Recorded data
═══

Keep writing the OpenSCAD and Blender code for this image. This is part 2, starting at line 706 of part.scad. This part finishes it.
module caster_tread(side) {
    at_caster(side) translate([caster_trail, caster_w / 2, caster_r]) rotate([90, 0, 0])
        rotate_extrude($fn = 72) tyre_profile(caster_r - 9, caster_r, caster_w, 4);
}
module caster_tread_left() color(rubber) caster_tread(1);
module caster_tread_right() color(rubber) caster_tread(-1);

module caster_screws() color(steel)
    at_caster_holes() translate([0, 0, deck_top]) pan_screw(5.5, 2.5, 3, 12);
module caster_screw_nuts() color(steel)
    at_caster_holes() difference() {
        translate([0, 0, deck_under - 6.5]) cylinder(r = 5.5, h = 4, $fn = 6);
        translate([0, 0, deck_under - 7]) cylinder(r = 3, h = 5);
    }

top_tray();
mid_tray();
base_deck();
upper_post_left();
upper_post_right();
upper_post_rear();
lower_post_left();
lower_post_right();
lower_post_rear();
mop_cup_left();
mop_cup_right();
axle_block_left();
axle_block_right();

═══

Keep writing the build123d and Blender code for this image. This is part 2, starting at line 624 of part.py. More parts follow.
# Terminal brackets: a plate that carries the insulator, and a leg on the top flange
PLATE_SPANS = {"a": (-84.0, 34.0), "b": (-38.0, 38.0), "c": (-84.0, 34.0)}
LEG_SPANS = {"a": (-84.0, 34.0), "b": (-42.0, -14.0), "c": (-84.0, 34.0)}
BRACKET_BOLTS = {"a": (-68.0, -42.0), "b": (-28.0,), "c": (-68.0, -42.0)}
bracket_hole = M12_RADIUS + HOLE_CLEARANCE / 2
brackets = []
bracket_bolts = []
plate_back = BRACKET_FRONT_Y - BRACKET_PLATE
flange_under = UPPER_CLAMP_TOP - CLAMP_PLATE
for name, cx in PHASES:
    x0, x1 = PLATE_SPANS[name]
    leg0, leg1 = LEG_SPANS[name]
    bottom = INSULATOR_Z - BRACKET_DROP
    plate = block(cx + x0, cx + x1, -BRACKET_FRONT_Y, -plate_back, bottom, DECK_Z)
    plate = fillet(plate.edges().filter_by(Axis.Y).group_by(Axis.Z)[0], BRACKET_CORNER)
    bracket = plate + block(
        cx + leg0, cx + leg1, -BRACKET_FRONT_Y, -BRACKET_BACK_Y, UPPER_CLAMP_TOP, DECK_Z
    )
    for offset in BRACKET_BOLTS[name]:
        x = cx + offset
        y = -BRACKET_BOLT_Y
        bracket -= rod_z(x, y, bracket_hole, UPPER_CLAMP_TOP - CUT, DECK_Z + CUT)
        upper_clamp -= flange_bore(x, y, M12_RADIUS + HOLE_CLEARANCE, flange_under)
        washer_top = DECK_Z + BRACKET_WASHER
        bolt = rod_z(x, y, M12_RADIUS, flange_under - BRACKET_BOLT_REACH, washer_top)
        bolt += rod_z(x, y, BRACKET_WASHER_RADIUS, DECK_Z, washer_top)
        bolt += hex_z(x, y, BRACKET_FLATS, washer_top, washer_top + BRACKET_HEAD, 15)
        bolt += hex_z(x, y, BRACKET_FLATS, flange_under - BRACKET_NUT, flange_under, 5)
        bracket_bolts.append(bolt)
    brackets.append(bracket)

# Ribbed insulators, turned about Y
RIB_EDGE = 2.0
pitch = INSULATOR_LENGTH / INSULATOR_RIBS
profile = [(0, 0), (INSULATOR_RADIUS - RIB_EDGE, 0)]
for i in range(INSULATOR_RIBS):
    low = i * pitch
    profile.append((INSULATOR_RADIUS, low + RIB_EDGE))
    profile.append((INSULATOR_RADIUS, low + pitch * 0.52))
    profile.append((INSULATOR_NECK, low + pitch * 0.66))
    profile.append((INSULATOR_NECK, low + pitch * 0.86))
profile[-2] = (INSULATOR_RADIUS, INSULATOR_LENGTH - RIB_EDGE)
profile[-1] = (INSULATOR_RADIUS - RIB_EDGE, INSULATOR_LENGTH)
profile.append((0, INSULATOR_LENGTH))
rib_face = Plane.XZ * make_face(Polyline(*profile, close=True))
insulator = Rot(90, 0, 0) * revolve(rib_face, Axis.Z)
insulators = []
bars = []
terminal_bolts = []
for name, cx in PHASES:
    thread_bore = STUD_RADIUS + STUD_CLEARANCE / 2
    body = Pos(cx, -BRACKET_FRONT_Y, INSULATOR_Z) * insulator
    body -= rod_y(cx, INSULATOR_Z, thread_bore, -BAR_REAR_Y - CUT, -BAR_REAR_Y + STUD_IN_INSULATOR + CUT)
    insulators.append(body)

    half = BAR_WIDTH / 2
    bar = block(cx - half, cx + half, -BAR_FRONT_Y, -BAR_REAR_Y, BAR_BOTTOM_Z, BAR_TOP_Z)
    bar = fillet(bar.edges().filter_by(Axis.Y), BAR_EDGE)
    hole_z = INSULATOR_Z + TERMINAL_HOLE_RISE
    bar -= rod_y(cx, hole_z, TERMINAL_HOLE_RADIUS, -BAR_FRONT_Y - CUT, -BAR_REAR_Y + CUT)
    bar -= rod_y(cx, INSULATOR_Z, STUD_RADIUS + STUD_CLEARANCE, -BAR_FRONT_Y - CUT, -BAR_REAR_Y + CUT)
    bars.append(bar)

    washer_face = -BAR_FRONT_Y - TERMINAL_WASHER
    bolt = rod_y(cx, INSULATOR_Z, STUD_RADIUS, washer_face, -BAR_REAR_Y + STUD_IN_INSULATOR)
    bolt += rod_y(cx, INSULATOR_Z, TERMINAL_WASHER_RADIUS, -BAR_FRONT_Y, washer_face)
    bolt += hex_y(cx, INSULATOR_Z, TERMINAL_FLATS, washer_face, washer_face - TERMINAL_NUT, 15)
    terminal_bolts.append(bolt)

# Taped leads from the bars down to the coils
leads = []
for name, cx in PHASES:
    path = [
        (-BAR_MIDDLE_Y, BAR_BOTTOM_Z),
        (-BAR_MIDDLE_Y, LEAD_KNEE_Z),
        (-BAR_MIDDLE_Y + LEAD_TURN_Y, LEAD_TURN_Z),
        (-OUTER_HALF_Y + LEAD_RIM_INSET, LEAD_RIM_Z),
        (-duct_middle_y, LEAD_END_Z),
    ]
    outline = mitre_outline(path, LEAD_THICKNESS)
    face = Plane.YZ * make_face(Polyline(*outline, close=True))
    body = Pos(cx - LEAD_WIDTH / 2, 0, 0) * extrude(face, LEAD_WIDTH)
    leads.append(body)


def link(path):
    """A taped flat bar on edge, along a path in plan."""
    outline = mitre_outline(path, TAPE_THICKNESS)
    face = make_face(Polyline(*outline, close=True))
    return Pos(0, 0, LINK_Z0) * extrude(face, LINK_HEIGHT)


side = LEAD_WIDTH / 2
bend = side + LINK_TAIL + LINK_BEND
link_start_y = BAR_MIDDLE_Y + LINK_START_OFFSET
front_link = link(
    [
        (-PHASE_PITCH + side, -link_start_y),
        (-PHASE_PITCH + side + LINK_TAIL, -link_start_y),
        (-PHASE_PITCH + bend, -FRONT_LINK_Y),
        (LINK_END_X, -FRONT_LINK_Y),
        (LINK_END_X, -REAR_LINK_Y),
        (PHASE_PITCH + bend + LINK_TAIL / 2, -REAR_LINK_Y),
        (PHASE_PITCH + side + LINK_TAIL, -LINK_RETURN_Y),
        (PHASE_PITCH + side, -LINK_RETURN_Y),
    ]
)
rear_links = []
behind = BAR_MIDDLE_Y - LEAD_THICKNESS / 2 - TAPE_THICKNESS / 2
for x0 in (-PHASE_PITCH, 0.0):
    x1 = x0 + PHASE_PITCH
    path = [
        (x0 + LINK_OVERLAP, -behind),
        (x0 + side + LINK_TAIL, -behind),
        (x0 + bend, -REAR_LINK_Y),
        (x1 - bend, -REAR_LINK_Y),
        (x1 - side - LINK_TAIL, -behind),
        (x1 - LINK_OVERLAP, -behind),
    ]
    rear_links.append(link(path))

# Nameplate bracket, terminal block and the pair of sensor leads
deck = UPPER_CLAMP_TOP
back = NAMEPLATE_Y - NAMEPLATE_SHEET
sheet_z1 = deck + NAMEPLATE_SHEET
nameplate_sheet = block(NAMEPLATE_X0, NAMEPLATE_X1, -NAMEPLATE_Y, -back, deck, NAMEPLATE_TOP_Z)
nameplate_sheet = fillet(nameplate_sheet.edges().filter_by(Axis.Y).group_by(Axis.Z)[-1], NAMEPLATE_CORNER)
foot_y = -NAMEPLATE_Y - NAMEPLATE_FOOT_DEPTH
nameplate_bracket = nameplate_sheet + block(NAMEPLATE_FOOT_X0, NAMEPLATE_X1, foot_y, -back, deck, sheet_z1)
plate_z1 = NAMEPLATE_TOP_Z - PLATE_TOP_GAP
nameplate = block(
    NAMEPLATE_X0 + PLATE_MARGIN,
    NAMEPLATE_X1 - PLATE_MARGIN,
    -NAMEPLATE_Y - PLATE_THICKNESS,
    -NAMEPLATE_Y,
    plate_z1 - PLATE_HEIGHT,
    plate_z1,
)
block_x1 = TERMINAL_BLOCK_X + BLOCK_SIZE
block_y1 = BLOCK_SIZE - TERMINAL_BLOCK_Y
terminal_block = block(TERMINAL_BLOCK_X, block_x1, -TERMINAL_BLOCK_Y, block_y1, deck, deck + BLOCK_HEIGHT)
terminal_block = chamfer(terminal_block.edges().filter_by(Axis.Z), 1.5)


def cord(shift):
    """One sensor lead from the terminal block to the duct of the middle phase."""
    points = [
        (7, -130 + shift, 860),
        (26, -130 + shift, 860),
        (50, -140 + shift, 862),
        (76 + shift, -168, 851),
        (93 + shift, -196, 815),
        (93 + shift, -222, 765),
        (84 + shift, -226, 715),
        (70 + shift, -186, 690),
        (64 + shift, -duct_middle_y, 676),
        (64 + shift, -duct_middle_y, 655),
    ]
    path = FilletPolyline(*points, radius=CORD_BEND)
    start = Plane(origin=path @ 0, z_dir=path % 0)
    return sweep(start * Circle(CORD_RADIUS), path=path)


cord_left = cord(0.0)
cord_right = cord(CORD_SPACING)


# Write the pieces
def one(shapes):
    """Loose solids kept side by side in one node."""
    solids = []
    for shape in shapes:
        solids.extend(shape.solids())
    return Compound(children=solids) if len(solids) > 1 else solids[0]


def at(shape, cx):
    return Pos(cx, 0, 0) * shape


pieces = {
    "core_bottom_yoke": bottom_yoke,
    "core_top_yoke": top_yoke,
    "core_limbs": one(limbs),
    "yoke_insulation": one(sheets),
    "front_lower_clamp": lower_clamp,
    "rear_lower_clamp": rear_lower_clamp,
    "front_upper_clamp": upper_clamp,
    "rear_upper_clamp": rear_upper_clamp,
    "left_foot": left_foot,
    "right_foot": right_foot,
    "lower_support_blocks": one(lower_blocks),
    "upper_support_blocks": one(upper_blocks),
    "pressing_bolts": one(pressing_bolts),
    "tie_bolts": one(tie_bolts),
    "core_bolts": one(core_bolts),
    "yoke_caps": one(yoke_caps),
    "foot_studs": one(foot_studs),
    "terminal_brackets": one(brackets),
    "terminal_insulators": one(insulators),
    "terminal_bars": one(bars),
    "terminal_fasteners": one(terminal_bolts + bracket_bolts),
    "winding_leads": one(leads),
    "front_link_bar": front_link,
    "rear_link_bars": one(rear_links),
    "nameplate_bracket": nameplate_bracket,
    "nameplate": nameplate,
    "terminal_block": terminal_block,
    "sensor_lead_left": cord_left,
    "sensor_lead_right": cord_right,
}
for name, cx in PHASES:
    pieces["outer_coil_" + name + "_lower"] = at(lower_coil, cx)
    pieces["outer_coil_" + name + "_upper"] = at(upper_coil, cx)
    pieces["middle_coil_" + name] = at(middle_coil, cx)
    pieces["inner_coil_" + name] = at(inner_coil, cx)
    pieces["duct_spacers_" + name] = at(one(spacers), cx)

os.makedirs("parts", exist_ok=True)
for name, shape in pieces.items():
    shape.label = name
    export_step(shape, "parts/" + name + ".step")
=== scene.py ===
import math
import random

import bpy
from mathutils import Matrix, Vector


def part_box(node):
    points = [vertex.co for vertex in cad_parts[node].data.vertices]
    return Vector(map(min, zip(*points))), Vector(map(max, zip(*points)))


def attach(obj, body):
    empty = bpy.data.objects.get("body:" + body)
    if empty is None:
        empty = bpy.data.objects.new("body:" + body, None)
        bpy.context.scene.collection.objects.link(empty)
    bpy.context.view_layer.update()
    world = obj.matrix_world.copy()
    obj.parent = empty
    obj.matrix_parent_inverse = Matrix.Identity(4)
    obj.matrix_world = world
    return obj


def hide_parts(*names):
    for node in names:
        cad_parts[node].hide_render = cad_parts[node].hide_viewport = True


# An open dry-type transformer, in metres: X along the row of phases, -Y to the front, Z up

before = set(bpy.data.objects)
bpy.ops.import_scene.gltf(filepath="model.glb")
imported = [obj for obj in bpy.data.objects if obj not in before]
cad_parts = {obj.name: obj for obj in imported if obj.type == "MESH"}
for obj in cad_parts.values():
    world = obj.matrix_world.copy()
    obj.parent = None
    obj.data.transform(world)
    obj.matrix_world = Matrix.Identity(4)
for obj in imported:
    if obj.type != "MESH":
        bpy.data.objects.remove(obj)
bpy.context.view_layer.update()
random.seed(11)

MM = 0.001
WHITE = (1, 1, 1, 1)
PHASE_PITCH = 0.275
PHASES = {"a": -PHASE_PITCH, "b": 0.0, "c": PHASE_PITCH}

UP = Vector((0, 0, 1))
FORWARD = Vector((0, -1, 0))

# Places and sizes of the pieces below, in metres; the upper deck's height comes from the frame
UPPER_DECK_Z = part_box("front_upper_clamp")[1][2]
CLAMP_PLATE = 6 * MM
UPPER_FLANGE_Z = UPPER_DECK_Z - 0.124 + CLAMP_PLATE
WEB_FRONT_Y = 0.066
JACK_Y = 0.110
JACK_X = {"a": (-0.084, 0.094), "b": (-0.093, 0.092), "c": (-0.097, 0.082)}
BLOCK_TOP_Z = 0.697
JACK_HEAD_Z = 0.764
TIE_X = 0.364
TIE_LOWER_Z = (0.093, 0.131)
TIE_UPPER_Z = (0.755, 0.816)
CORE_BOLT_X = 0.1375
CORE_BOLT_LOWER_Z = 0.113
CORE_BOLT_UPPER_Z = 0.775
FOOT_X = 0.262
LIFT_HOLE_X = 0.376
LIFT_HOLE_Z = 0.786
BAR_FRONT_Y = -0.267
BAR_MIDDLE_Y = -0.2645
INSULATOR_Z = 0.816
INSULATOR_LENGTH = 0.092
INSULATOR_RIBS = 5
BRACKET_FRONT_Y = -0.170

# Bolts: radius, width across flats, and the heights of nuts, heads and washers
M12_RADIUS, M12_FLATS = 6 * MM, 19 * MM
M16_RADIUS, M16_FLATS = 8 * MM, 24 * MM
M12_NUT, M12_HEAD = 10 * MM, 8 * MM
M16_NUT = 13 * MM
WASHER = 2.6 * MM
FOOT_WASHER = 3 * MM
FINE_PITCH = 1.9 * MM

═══

Directions for this task =>
In the listing above, find the line containing "name] = at(middle_coil, cx)" and the line containing "# An open dry-type", then quote both, plus every line between them, exactly as written.

Answer to this exercise =>
    pieces["middle_coil_" + name] = at(middle_coil, cx)
    pieces["inner_coil_" + name] = at(inner_coil, cx)
    pieces["duct_spacers_" + name] = at(one(spacers), cx)

os.makedirs("parts", exist_ok=True)
for name, shape in pieces.items():
    shape.label = name
    export_step(shape, "parts/" + name + ".step")
=== scene.py ===
import math
import random

import bpy
from mathutils import Matrix, Vector


def part_box(node):
    points = [vertex.co for vertex in cad_parts[node].data.vertices]
    return Vector(map(min, zip(*points))), Vector(map(max, zip(*points)))


def attach(obj, body):
    empty = bpy.data.objects.get("body:" + body)
    if empty is None:
        empty = bpy.data.objects.new("body:" + body, None)
        bpy.context.scene.collection.objects.link(empty)
    bpy.context.view_layer.update()
    world = obj.matrix_world.copy()
    obj.parent = empty
    obj.matrix_parent_inverse = Matrix.Identity(4)
    obj.matrix_world = world
    return obj


def hide_parts(*names):
    for node in names:
        cad_parts[node].hide_render = cad_parts[node].hide_viewport = True


# An open dry-type transformer, in metres: X along the row of phases, -Y to the front, Z up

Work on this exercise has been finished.